Dans 1 % des cas, les HPT1 font partie d’une NEM1, où l’HPT1 est présente dans plus de 95 % des cas, dont elle est la première manifestation dans environ deux tiers des cas puisque, dans l’histoire naturelle de la maladie, l’HPT1 est la première atteinte détectable biologiquement. Les autres atteintes de la NEM1 sont principalement les tumeurs endocrines pancréatiques et les adénomes hypophysaires, qui doivent alors être systématiquement recherchés. Les NEM1 sont dues à des mutations du gène de la ménine. Dans 1 % des cas, les HPT1 font partie d’une NEM2A, où l’HPT1 est présente dans 25 à 50 % des cas. Les NEM2A sont caractérisées par le développement successif d’un cancer médullaire de la thyroïde (première atteinte dans l’histoire naturelle de la maladie, diagnostiquée par le dosage de la calcitonine), d’une HPT1 avec atteinte multiglandulaire et d’un phéochromocytome bilatéral. Les NEM2A sont dues à des mutations activatrices du proto-oncogène RET. L’HPT1-Jaw syndrome (HPT1 associée à une tumeur osseuse fibreuse de la mandibule) est dû à une mutation du gène HRPT2.

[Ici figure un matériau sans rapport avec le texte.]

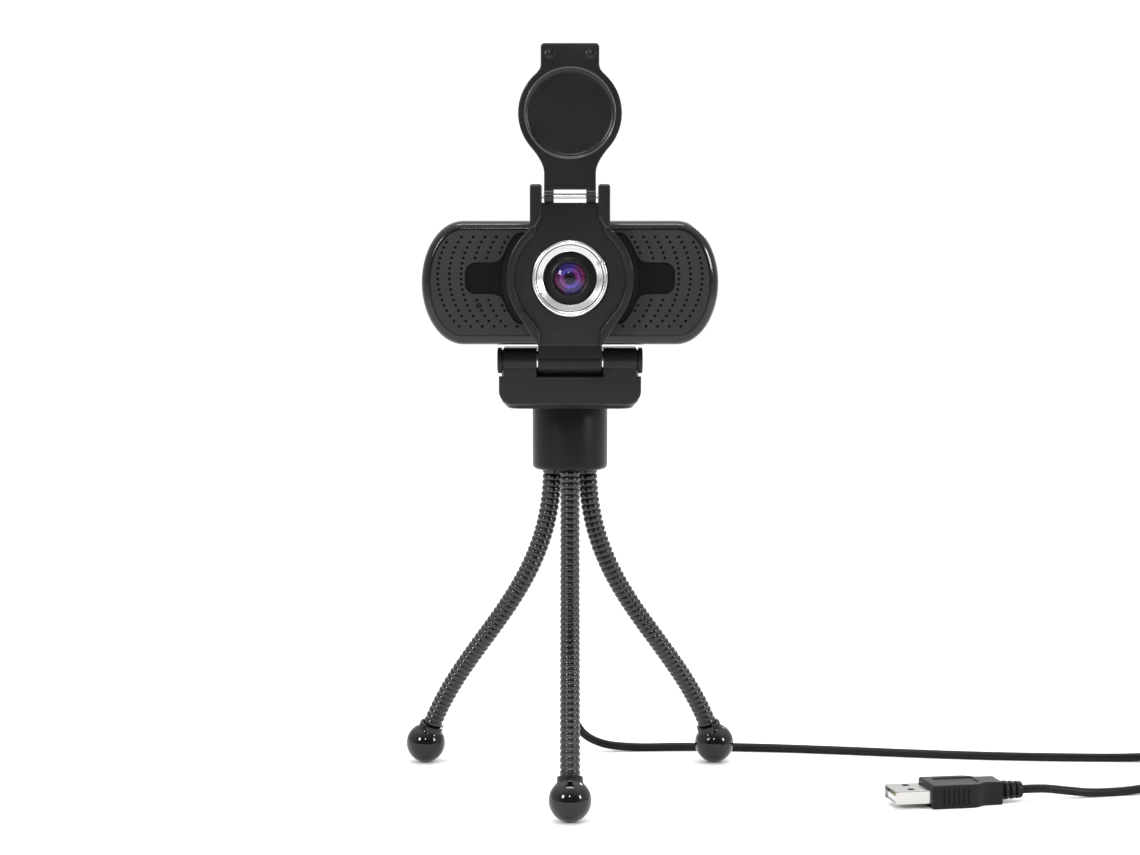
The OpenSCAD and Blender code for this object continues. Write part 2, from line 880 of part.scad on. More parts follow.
// The stretch of the lead between two of its route points
module lead_stretch(path, dirs, first, last) {
    picked = [for (i = [first * ring_steps:last * ring_steps]) i];
    color("#101012")
        tube([for (i = picked) path[i]], [for (i = picked) dirs[i]], [for (i = picked) lead_r], 8);
}

module lead_upper() { lead_stretch(lead_path, lead_dirs, 0, upper_end); }
module lead_middle() { lead_stretch(lead_path, lead_dirs, upper_end, middle_end); }
module lead_lower() { lead_stretch(lead_path, lead_dirs, middle_end, len(route) - 1); }
module lead_tail() { lead_stretch(tail_path, tail_dirs, 0, len(tail) - 1); }

module lead_coil() {
    corner = 1.4;
    color("#101012")
        translate([coil_x, coil_y, 0])
            rotate_extrude()
                translate([(coil_in + coil_out) / 2, (coil_low + coil_high) / 2])
                    round_rect(coil_out - coil_in, coil_high - coil_low, corner);
}

module coil_tie() {
    color("#2b2b2d")
        translate([coil_x, coil_y, 0])
            difference() {
                translate([tie_in - tie_t, -tie_w / 2, 0])
                    cube([coil_out - tie_in + 2 * tie_t, tie_w, coil_high + tie_t + 0.1]);
                translate([tie_in, -tie_w, coil_low - 0.05])
                    cube([coil_out + 0.05 - tie_in, 2 * tie_w, coil_high - coil_low + 0.1]);
            }
}

// Places a plug part: its own +X runs from the lead to the tip
module on_plug() {
    translate([plug_x, plug_y, plug_z])
        rotate([0, 0, plug_turn])
            children();
}

module plug_relief() {
    color("#151517")
        on_plug()
            rotate([0, 90, 0])
                rotate_extrude()
                    polygon([
                        [0, 0], [2.9, 0], [3.2, 0.6], [3.2, 2.6], [2, 3], [2, 3.8], [3.2, 4.2], [3.2, 6.4],
                        [2.6, 6.8], [2.6, relief_len], [0, relief_len]
                    ]);
}

module plug_body() {
    half = plug_w / 2;
    narrow = 4.7;
    color("#151517")
        on_plug()
            difference() {
                translate([0, 0, -plug_h / 2])
                    linear_extrude(plug_h)
                        polygon([
                            [relief_len + 0.02, -narrow], [relief_len + 5, -narrow], [relief_len + 8, -half + 0.8],
                            [relief_len + 12, -half], [relief_len + plug_len - 1, -half],
                            [relief_len + plug_len, -half + 1], [relief_len + plug_len, half - 1],
                            [relief_len + plug_len - 1, half], [relief_len + 12, half],
                            [relief_len + 8, half - 0.8], [relief_len + 5, narrow], [relief_len + 0.02, narrow]
                        ]);
                translate([relief_len + 8, -4.4, plug_h / 2 - 0.5])
                    cube([14, 8.8, 1]);
                translate([relief_len + plug_len - 8, -shell_w / 2, -shell_h / 2])
                    cube([9, shell_w, shell_h]);
            }
}

module plug_shell() {
    skin = 0.35;
    color("#d5d3d0")
        on_plug()
            translate([relief_len + plug_len - 7.9, 0, 0])
                difference() {
                    translate([0, -shell_w / 2 + 0.02, -shell_h / 2 + 0.02])
                        cube([shell_len + 7.9, shell_w - 0.04, shell_h - 0.04]);
                    translate([1, -shell_w / 2 + skin, -shell_h / 2 + skin])
                        cube([shell_len + 8, shell_w - 2 * skin, shell_h - 2 * skin]);
                    for (sy = [-1, 1])
                        translate([12.7, sy * 3.1 - 1.15, -4])
                            cube([2.3, 2.3, 8]);
                }
}

module plug_tongue() {
    color("#e9e9ec")
        on_plug()
            translate([relief_len + plug_len - 6.8, -5.6, -shell_h / 2 + 0.4])
                cube([18, 11.2, 1.6]);
}

module plug_contacts() {
    color("#c9a24a")
        on_plug()
            for (y = [-3.5, -1, 1, 3.5])
                translate([relief_len + plug_len + 2, y - 0.5, -shell_h / 2 + 2.01])
                    cube([8.5, 1, 0.2]);
}

front_shell();
rear_shell();
face_trim();
face_panel();
cover_frame();
lens_ring();
lens_barrel();
lens_glass();
lens_rear_element();
lens_holder();
image_sensor();
main_board();
board_screws();
shell_screws();
microphone();
lead_socket();
head_neck();
cable_gland();
cover_pin();
privacy_cover();
clip_arm();
arm_pad();
tilt_pin();
tilt_caps();
tilt_washers();
clip_base();
base_pad();
base_cover();
base_screws();
thread_insert();
fold_pin();
fold_caps();
hub_shell();
tripod_screw();
hub_plate();
hub_plate_screw();
leg_front();
leg_right();
leg_left();
leg_core_front();
leg_core_right();
leg_core_left();
foot_front();
foot_right();
foot_left();
lead_upper();
lead_middle();
lead_lower();
lead_coil();
lead_tail();
coil_tie();
plug_relief();
plug_body();
plug_shell();
plug_tongue();
plug_contacts();
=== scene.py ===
import math

import bmesh
import bpy
from mathutils import Matrix, Vector
from mathutils.geometry import delaunay_2d_cdt


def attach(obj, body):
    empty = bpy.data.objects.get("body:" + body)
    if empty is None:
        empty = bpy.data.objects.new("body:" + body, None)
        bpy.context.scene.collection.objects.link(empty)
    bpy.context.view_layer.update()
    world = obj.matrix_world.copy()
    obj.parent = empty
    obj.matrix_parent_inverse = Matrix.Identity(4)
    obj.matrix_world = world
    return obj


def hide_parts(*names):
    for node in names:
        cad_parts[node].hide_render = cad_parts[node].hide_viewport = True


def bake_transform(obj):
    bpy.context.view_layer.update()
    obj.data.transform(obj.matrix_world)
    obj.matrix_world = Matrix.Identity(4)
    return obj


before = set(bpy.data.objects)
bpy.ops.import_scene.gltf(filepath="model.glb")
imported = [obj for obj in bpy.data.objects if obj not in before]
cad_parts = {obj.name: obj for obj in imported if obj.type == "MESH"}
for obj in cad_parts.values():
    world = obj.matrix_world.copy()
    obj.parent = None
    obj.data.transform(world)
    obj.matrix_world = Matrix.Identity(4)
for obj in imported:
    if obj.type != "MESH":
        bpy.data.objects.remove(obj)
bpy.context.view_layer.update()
scene = bpy.context.scene
scene.view_settings.view_transform = "Standard"
MM = 0.001


# ---- camera, floor and lights ----
# The camera stands in front of the object and a little above its middle, on a long lens. The floor is a
# wide pale disc under a white sky, which lights less from the camera's side and more from above.
# Four softboxes and a catch light shine on the object.

camera = bpy.data.objects.new("camera", bpy.data.cameras.new("camera"))
scene.collection.objects.link(camera)
camera.data.lens = 75
camera.data.sensor_width = 36
camera.location = (0.0, -0.80, 0.185)
camera.rotation_euler = (Vector((0, -0.01, 0.125)) - camera.location).to_track_quat("-Z", "Y").to_euler()
scene.camera = camera


def softbox(name, place, aim, width, height, power):
    """A rectangular area light that looks at a point."""
    light = bpy.data.objects.new(name, bpy.data.lights.new(name, "AREA"))
    light.data.shape = "RECTANGLE"
    light.data.size = width
    light.data.size_y = height
    light.data.energy = power
    light.location = place
    light.rotation_euler = (Vector(aim) - Vector(place)).to_track_quat("-Z", "Y").to_euler()
    scene.collection.objects.link(light)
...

Contrairement aux HPT1 sporadiques (qui surviennent préférentiellement chez les sujets de plus de 60 ans), les HPT1 génétiquement déterminées surviennent dans une population jeune. Toute HPT1 avant l’âge de 40 ans est donc suspecte d’appartenir à une HPT1 familiale génétiquement transmissible.

Les HPT secondaires correspondent à l’adaptation physiologique de la sécrétion parathyroïdienne à une hypocalcémie. Elles sont donc facilement identifiables, en particulier chez les insuffisants rénaux chroniques, chez qui elles sont systématiquement recherchées et prévenues au moyen d’un traitement par métabolites actifs de la vitamine D (alfacalcidol ou calcitriol) et apport calcique. En revanche, l’HPT tertiaire qui résulte de l’autonomisation de l’HPT secondaire par adénome parathyroïdien unique ou multiple peut être la cause d’une hypercalcémie chez l’insuffisant rénal chronique, avant ou après transplantation. Les HPT tertiaires ont la même prise charge thérapeutique que les HPT1 multiglandulaires.